■ **WHAT TO WORK ON**
Provide again, from the entries below, every line from the one containing "Turn this picture" through the one containing "earth_screw_place = (26.0, 27.0)", exactly as written, and no other line.

■ **SUPPLIED ENTRIES**
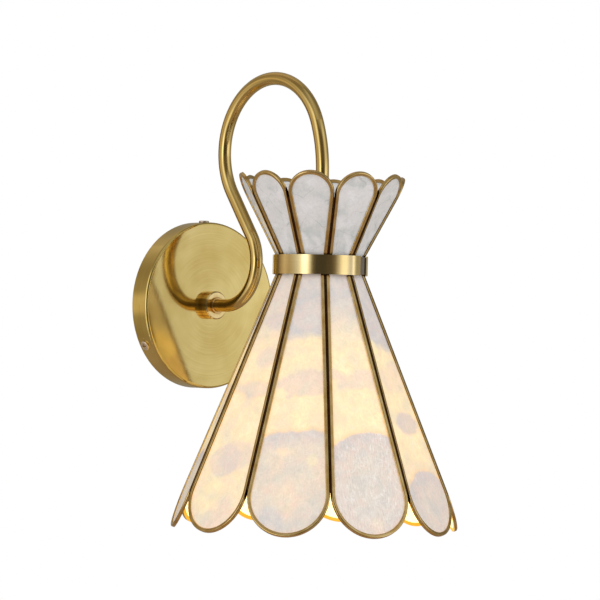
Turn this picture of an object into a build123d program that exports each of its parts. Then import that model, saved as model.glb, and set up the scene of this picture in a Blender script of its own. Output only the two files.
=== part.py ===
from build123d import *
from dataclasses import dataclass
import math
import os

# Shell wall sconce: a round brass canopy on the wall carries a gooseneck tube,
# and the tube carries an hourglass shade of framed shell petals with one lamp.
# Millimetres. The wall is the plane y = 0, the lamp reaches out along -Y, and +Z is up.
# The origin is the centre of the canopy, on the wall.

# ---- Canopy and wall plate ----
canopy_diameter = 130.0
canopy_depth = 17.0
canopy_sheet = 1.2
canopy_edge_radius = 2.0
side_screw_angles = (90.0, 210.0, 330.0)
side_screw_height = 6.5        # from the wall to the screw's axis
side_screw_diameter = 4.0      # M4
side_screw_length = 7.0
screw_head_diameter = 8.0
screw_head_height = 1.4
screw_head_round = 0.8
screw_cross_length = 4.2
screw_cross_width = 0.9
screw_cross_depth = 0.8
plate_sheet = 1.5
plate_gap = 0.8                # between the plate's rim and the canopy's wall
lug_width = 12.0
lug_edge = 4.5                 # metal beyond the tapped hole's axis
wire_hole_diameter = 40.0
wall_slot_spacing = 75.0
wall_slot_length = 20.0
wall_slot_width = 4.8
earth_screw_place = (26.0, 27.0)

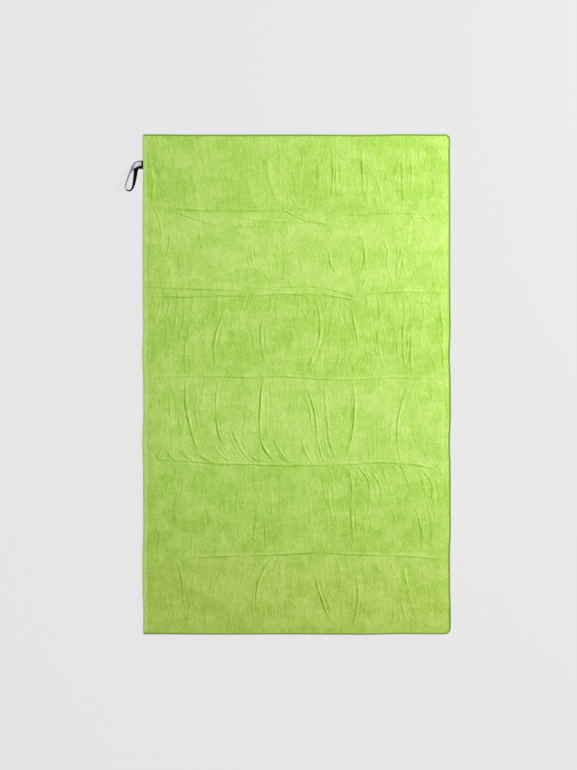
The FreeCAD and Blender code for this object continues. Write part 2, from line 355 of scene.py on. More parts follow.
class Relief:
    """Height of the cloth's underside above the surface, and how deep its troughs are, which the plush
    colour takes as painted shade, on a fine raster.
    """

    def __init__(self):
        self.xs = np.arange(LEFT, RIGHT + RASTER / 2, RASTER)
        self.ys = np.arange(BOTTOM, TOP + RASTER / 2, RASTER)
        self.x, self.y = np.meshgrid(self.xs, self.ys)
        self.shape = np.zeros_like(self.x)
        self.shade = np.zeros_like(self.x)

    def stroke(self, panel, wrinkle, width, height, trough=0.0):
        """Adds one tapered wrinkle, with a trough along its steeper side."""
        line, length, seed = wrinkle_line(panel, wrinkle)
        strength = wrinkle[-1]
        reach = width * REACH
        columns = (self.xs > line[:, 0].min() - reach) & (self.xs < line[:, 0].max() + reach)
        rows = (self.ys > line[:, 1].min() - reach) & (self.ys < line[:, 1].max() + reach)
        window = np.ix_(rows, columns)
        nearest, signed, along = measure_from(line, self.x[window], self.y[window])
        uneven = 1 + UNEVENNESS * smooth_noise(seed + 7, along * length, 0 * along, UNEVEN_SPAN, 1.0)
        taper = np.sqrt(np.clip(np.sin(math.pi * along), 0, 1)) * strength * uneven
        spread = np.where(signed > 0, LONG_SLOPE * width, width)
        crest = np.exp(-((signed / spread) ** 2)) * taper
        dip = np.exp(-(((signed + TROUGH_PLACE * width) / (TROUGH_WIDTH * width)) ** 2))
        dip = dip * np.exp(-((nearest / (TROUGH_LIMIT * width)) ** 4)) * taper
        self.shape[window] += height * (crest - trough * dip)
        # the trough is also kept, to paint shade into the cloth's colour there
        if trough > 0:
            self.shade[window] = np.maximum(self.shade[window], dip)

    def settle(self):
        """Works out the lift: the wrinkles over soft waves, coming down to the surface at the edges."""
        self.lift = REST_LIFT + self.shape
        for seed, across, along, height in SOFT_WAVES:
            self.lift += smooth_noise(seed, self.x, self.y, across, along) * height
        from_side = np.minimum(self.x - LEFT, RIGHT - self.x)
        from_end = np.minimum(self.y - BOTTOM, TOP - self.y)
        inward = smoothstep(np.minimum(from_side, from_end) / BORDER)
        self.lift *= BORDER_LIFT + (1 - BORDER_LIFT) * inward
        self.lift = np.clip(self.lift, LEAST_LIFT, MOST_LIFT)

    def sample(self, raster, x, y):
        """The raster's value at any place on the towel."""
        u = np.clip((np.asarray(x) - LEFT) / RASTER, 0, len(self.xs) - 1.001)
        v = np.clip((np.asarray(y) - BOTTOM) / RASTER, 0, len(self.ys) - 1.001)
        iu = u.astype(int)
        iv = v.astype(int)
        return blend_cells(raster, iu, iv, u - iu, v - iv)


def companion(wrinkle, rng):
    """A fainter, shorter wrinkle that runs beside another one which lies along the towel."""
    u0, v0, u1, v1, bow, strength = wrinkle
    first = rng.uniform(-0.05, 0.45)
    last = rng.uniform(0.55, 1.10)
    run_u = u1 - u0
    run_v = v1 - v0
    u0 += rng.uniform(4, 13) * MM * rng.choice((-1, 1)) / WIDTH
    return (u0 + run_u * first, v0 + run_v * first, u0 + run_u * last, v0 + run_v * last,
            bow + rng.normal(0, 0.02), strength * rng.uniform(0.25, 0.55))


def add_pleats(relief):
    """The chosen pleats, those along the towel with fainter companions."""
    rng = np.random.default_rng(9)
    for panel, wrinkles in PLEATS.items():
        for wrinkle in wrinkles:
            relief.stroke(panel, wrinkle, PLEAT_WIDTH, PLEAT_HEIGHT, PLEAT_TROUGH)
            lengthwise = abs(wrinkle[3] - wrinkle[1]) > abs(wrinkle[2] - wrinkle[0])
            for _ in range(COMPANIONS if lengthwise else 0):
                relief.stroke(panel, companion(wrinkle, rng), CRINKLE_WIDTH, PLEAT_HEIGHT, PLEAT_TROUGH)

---

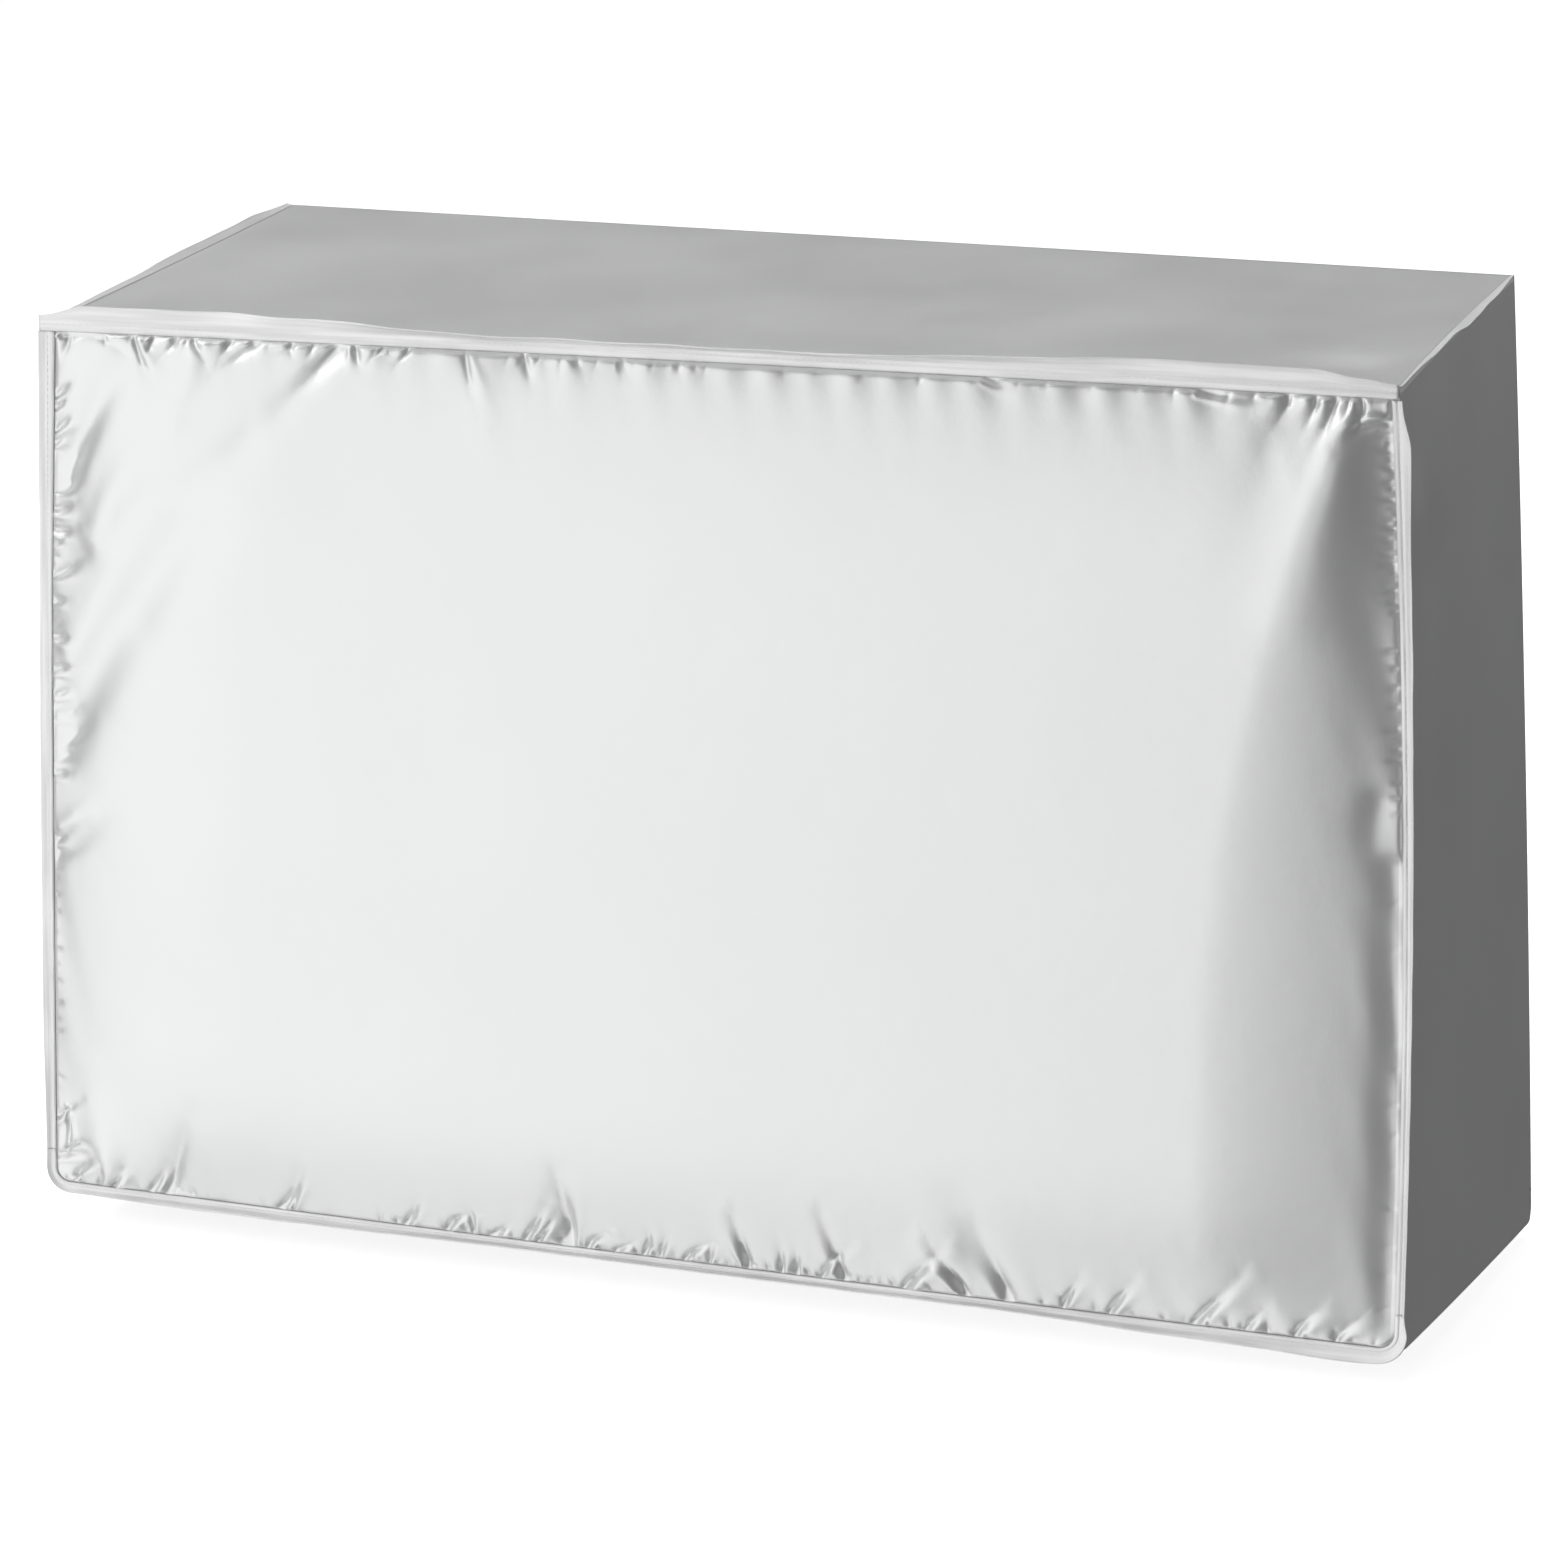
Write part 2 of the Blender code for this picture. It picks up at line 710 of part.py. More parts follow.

■ **FULL SOLUTION**
Turn this picture of an object into a build123d program that exports each of its parts. Then import that model, saved as model.glb, and set up the scene of this picture in a Blender script of its own. Output only the two files.
=== part.py ===
from build123d import *
from dataclasses import dataclass
import math
import os

# Shell wall sconce: a round brass canopy on the wall carries a gooseneck tube,
# and the tube carries an hourglass shade of framed shell petals with one lamp.
# Millimetres. The wall is the plane y = 0, the lamp reaches out along -Y, and +Z is up.
# The origin is the centre of the canopy, on the wall.

# ---- Canopy and wall plate ----
canopy_diameter = 130.0
canopy_depth = 17.0
canopy_sheet = 1.2
canopy_edge_radius = 2.0
side_screw_angles = (90.0, 210.0, 330.0)
side_screw_height = 6.5        # from the wall to the screw's axis
side_screw_diameter = 4.0      # M4
side_screw_length = 7.0
screw_head_diameter = 8.0
screw_head_height = 1.4
screw_head_round = 0.8
screw_cross_length = 4.2
screw_cross_width = 0.9
screw_cross_depth = 0.8
plate_sheet = 1.5
plate_gap = 0.8                # between the plate's rim and the canopy's wall
lug_width = 12.0
lug_edge = 4.5                 # metal beyond the tapped hole's axis
wire_hole_diameter = 40.0
wall_slot_spacing = 75.0
wall_slot_length = 20.0
wall_slot_width = 4.8
earth_screw_place = (26.0, 27.0)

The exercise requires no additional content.